* BEGIN *

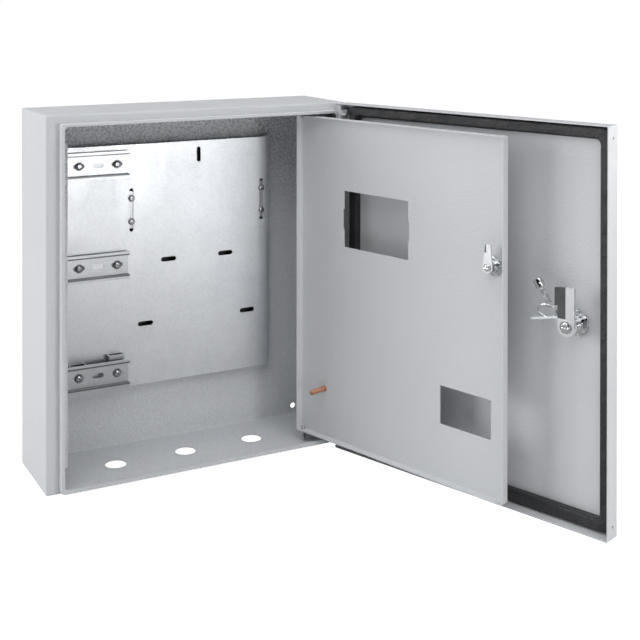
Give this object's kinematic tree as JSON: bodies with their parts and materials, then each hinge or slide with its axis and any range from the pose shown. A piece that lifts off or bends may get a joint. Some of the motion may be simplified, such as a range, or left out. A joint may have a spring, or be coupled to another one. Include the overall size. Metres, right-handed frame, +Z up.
{
  "type": "electrical enclosure",
  "caption": "Grey wall-mounted sheet-steel meter cabinet with a gasketed outer door, a windowed inner door, cam locks, a mounting plate and top-hat rails",
  "frame": {"origin": "middle of the four wall-fixing holes, on the wall plane at the cabinet's back", "axes": "+X to the right seen from the front, where both doors are hinged, +Y into the wall, +Z up"},
  "size_m": [0.5231, 0.5027, 0.4475],
  "materials": {
    "grey_powder_coat": "light grey fine-textured powder coat",
    "zinc_plated_steel": "bright zinc on sheet steel",
    "foam_gasket": "foamed-in-place black polyurethane",
    "chromed_zinc": "polished chrome on die-cast zinc",
    "copper_plated_stud": "copper-plated steel",
    "nylon_tie": "natural nylon"
  },
  "bodies": {
    "cabinet": {"cabinet_shell": "grey_powder_coat", "hinge_post": "grey_powder_coat", "closing_strip": "grey_powder_coat", "mounting_plate": "zinc_plated_steel", "din_rail_top": "zinc_plated_steel", "din_rail_middle": "zinc_plated_steel", "din_rail_bottom": "zinc_plated_steel", "rail_spacers": "zinc_plated_steel", "rail_screws": "zinc_plated_steel", "meter_clamp_bar_left": "zinc_plated_steel", "meter_clamp_bar_right": "zinc_plated_steel", "clamp_bar_screws": "zinc_plated_steel", "outer_hinge_arm_upper": "grey_powder_coat", "outer_hinge_arm_lower": "grey_powder_coat", "inner_pivot_pin_lower": "zinc_plated_steel", "inner_pivot_pin_upper": "zinc_plated_steel", "inner_pivot_sleeve_lower": "zinc_plated_steel", "inner_pivot_sleeve_upper": "zinc_plated_steel", "inner_pivot_washers": "zinc_plated_steel"},
    "outer_door_leaf": {"outer_door": "grey_powder_coat", "door_gasket": "foam_gasket", "outer_hinge_ear_upper": "grey_powder_coat", "outer_hinge_ear_lower": "grey_powder_coat", "outer_hinge_pin_upper": "zinc_plated_steel", "outer_hinge_pin_lower": "zinc_plated_steel", "outer_lock_body": "chromed_zinc", "outer_lock_nut": "chromed_zinc", "lock_key": "chromed_zinc", "key_tie": "nylon_tie"},
    "outer_lock_turning": {"outer_lock_core": "chromed_zinc", "outer_lock_cam": "zinc_plated_steel", "outer_cam_screw": "chromed_zinc"},
    "inner_door_leaf": {"inner_door": "grey_powder_coat", "earth_stud": "copper_plated_stud", "inner_lock_body": "chromed_zinc", "inner_lock_nut": "chromed_zinc"},
    "inner_lock_turning": {"inner_lock_core": "chromed_zinc", "inner_lock_cam": "zinc_plated_steel", "inner_cam_screw": "chromed_zinc"}
  },
  "joints": [
    {"name": "outer_door_hinge", "type": "hinge", "parent": "cabinet", "child": "outer_door_leaf", "pos_m": [0.192, -0.1305, 0], "axis": [0, 0, 1], "range_deg": [-109.03, 0]},
    {"name": "outer_lock_turn", "type": "hinge", "parent": "outer_door_leaf", "child": "outer_lock_turning", "pos_m": [0.28277, -0.45885, 0], "axis": [-0.9453, -0.3261, 0], "range_deg": [-90, 0]},
    {"name": "inner_door_hinge", "type": "hinge", "parent": "cabinet", "child": "inner_door_leaf", "pos_m": [0.147, -0.0965, 0], "axis": [0, 0, 1], "range_deg": [-107.02, 0]},
    {"name": "inner_lock_turn", "type": "hinge", "parent": "inner_door_leaf", "child": "inner_lock_turning", "pos_m": [0.22705, -0.39097, 0.0575], "axis": [-0.9562, -0.2927, 0], "range_deg": [-90, 0]}
  ],
  "couplings": [
    {"joint": "inner_door_hinge", "follows": "outer_door_hinge", "ratio": 0.98157}
  ]
}
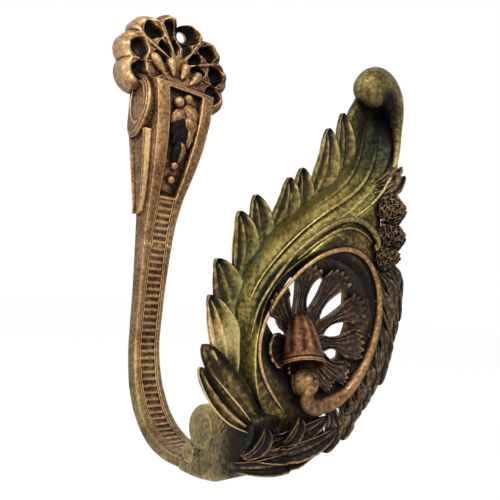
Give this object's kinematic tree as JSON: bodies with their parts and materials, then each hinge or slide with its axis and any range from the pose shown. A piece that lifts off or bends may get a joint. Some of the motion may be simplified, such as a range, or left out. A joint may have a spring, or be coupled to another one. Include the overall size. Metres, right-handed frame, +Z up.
{
  "type": "curtain tieback hook",
  "caption": "Wall-mounted curtain tieback hook: scallop shell plate, scrolled bracket and U-shaped ladder arm that carries a pierced rococo leaf plate.",
  "frame": {"origin": "centre of the screw hole in the shell, on the wall plane", "axes": "+Z up, +Y into the wall, -Y out into the room, X along the wall; the arm's middle plane is at x = -6.5 mm"},
  "size_m": [0.0843, 0.1048, 0.1932],
  "materials": {
    "antique_brass": "aged satin casting with green and dark patina"
  },
  "bodies": {
    "root": {"tieback_hook": "antique_brass"}
  },
  "joints": []
}
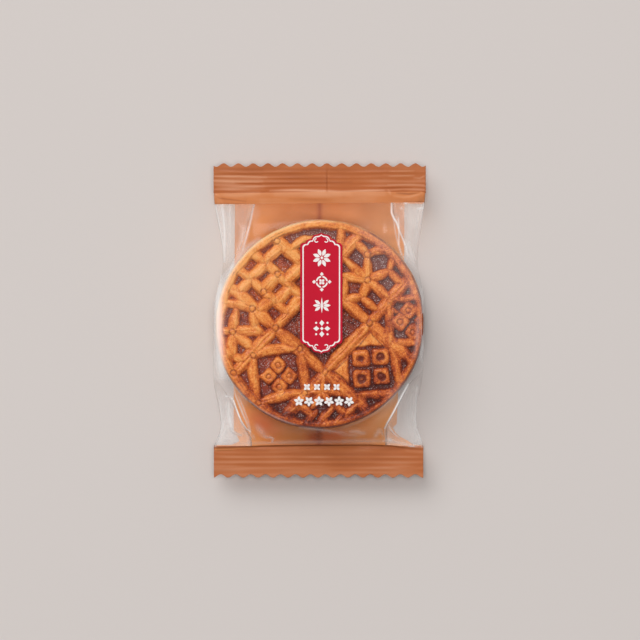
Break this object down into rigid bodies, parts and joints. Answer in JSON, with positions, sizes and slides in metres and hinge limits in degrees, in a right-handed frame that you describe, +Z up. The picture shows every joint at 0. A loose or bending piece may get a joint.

* END *

## [WORK TO BE COMPLETED]
Write out every entry word for word.

## [FULL OUTPUT]
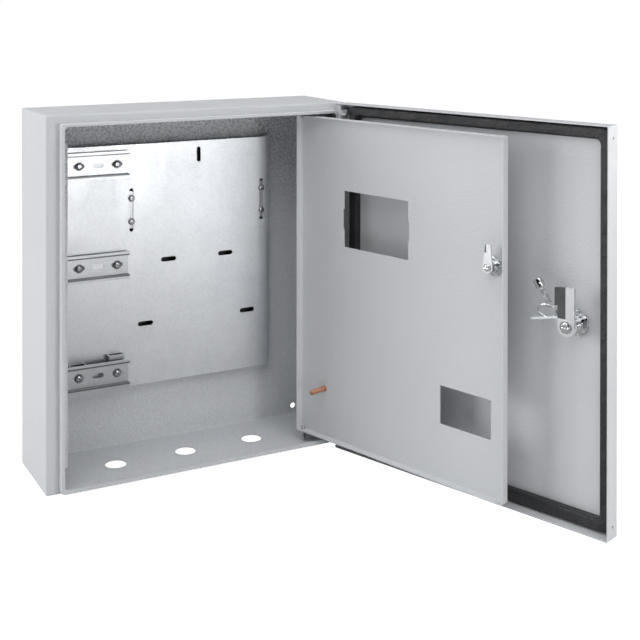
Give this object's kinematic tree as JSON: bodies with their parts and materials, then each hinge or slide with its axis and any range from the pose shown. A piece that lifts off or bends may get a joint. Some of the motion may be simplified, such as a range, or left out. A joint may have a spring, or be coupled to another one. Include the overall size. Metres, right-handed frame, +Z up.
{
  "type": "electrical enclosure",
  "caption": "Grey wall-mounted sheet-steel meter cabinet with a gasketed outer door, a windowed inner door, cam locks, a mounting plate and top-hat rails",
  "frame": {"origin": "middle of the four wall-fixing holes, on the wall plane at the cabinet's back", "axes": "+X to the right seen from the front, where both doors are hinged, +Y into the wall, +Z up"},
  "size_m": [0.5231, 0.5027, 0.4475],
  "materials": {
    "grey_powder_coat": "light grey fine-textured powder coat",
    "zinc_plated_steel": "bright zinc on sheet steel",
    "foam_gasket": "foamed-in-place black polyurethane",
    "chromed_zinc": "polished chrome on die-cast zinc",
    "copper_plated_stud": "copper-plated steel",
    "nylon_tie": "natural nylon"
  },
  "bodies": {
    "cabinet": {"cabinet_shell": "grey_powder_coat", "hinge_post": "grey_powder_coat", "closing_strip": "grey_powder_coat", "mounting_plate": "zinc_plated_steel", "din_rail_top": "zinc_plated_steel", "din_rail_middle": "zinc_plated_steel", "din_rail_bottom": "zinc_plated_steel", "rail_spacers": "zinc_plated_steel", "rail_screws": "zinc_plated_steel", "meter_clamp_bar_left": "zinc_plated_steel", "meter_clamp_bar_right": "zinc_plated_steel", "clamp_bar_screws": "zinc_plated_steel", "outer_hinge_arm_upper": "grey_powder_coat", "outer_hinge_arm_lower": "grey_powder_coat", "inner_pivot_pin_lower": "zinc_plated_steel", "inner_pivot_pin_upper": "zinc_plated_steel", "inner_pivot_sleeve_lower": "zinc_plated_steel", "inner_pivot_sleeve_upper": "zinc_plated_steel", "inner_pivot_washers": "zinc_plated_steel"},
    "outer_door_leaf": {"outer_door": "grey_powder_coat", "door_gasket": "foam_gasket", "outer_hinge_ear_upper": "grey_powder_coat", "outer_hinge_ear_lower": "grey_powder_coat", "outer_hinge_pin_upper": "zinc_plated_steel", "outer_hinge_pin_lower": "zinc_plated_steel", "outer_lock_body": "chromed_zinc", "outer_lock_nut": "chromed_zinc", "lock_key": "chromed_zinc", "key_tie": "nylon_tie"},
    "outer_lock_turning": {"outer_lock_core": "chromed_zinc", "outer_lock_cam": "zinc_plated_steel", "outer_cam_screw": "chromed_zinc"},
    "inner_door_leaf": {"inner_door": "grey_powder_coat", "earth_stud": "copper_plated_stud", "inner_lock_body": "chromed_zinc", "inner_lock_nut": "chromed_zinc"},
    "inner_lock_turning": {"inner_lock_core": "chromed_zinc", "inner_lock_cam": "zinc_plated_steel", "inner_cam_screw": "chromed_zinc"}
  },
  "joints": [
    {"name": "outer_door_hinge", "type": "hinge", "parent": "cabinet", "child": "outer_door_leaf", "pos_m": [0.192, -0.1305, 0], "axis": [0, 0, 1], "range_deg": [-109.03, 0]},
    {"name": "outer_lock_turn", "type": "hinge", "parent": "outer_door_leaf", "child": "outer_lock_turning", "pos_m": [0.28277, -0.45885, 0], "axis": [-0.9453, -0.3261, 0], "range_deg": [-90, 0]},
    {"name": "inner_door_hinge", "type": "hinge", "parent": "cabinet", "child": "inner_door_leaf", "pos_m": [0.147, -0.0965, 0], "axis": [0, 0, 1], "range_deg": [-107.02, 0]},
    {"name": "inner_lock_turn", "type": "hinge", "parent": "inner_door_leaf", "child": "inner_lock_turning", "pos_m": [0.22705, -0.39097, 0.0575], "axis": [-0.9562, -0.2927, 0], "range_deg": [-90, 0]}
  ],
  "couplings": [
    {"joint": "inner_door_hinge", "follows": "outer_door_hinge", "ratio": 0.98157}
  ]
}
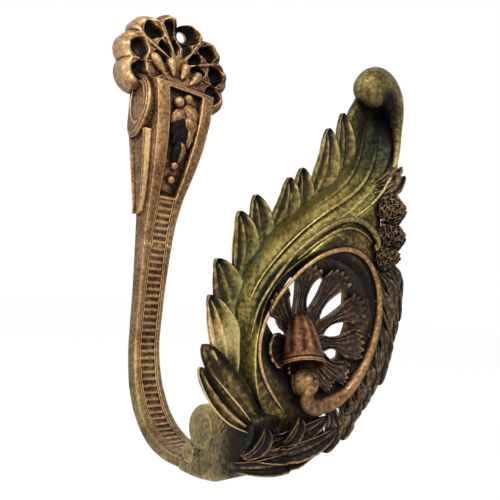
Give this object's kinematic tree as JSON: bodies with their parts and materials, then each hinge or slide with its axis and any range from the pose shown. A piece that lifts off or bends may get a joint. Some of the motion may be simplified, such as a range, or left out. A joint may have a spring, or be coupled to another one. Include the overall size. Metres, right-handed frame, +Z up.
{
  "type": "curtain tieback hook",
  "caption": "Wall-mounted curtain tieback hook: scallop shell plate, scrolled bracket and U-shaped ladder arm that carries a pierced rococo leaf plate.",
  "frame": {"origin": "centre of the screw hole in the shell, on the wall plane", "axes": "+Z up, +Y into the wall, -Y out into the room, X along the wall; the arm's middle plane is at x = -6.5 mm"},
  "size_m": [0.0843, 0.1048, 0.1932],
  "materials": {
    "antique_brass": "aged satin casting with green and dark patina"
  },
  "bodies": {
    "root": {"tieback_hook": "antique_brass"}
  },
  "joints": []
}
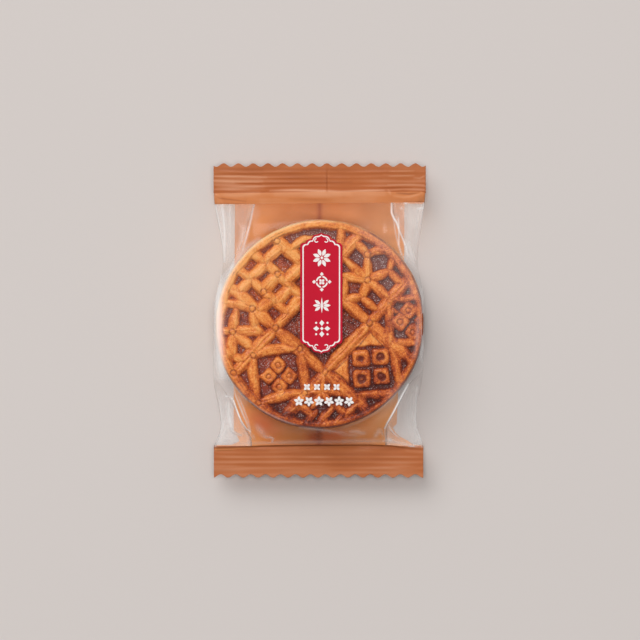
Break this object down into rigid bodies, parts and joints. Answer in JSON, with positions, sizes and slides in metres and hinge limits in degrees, in a right-handed frame that you describe, +Z up. The picture shows every joint at 0. A loose or bending piece may get a joint.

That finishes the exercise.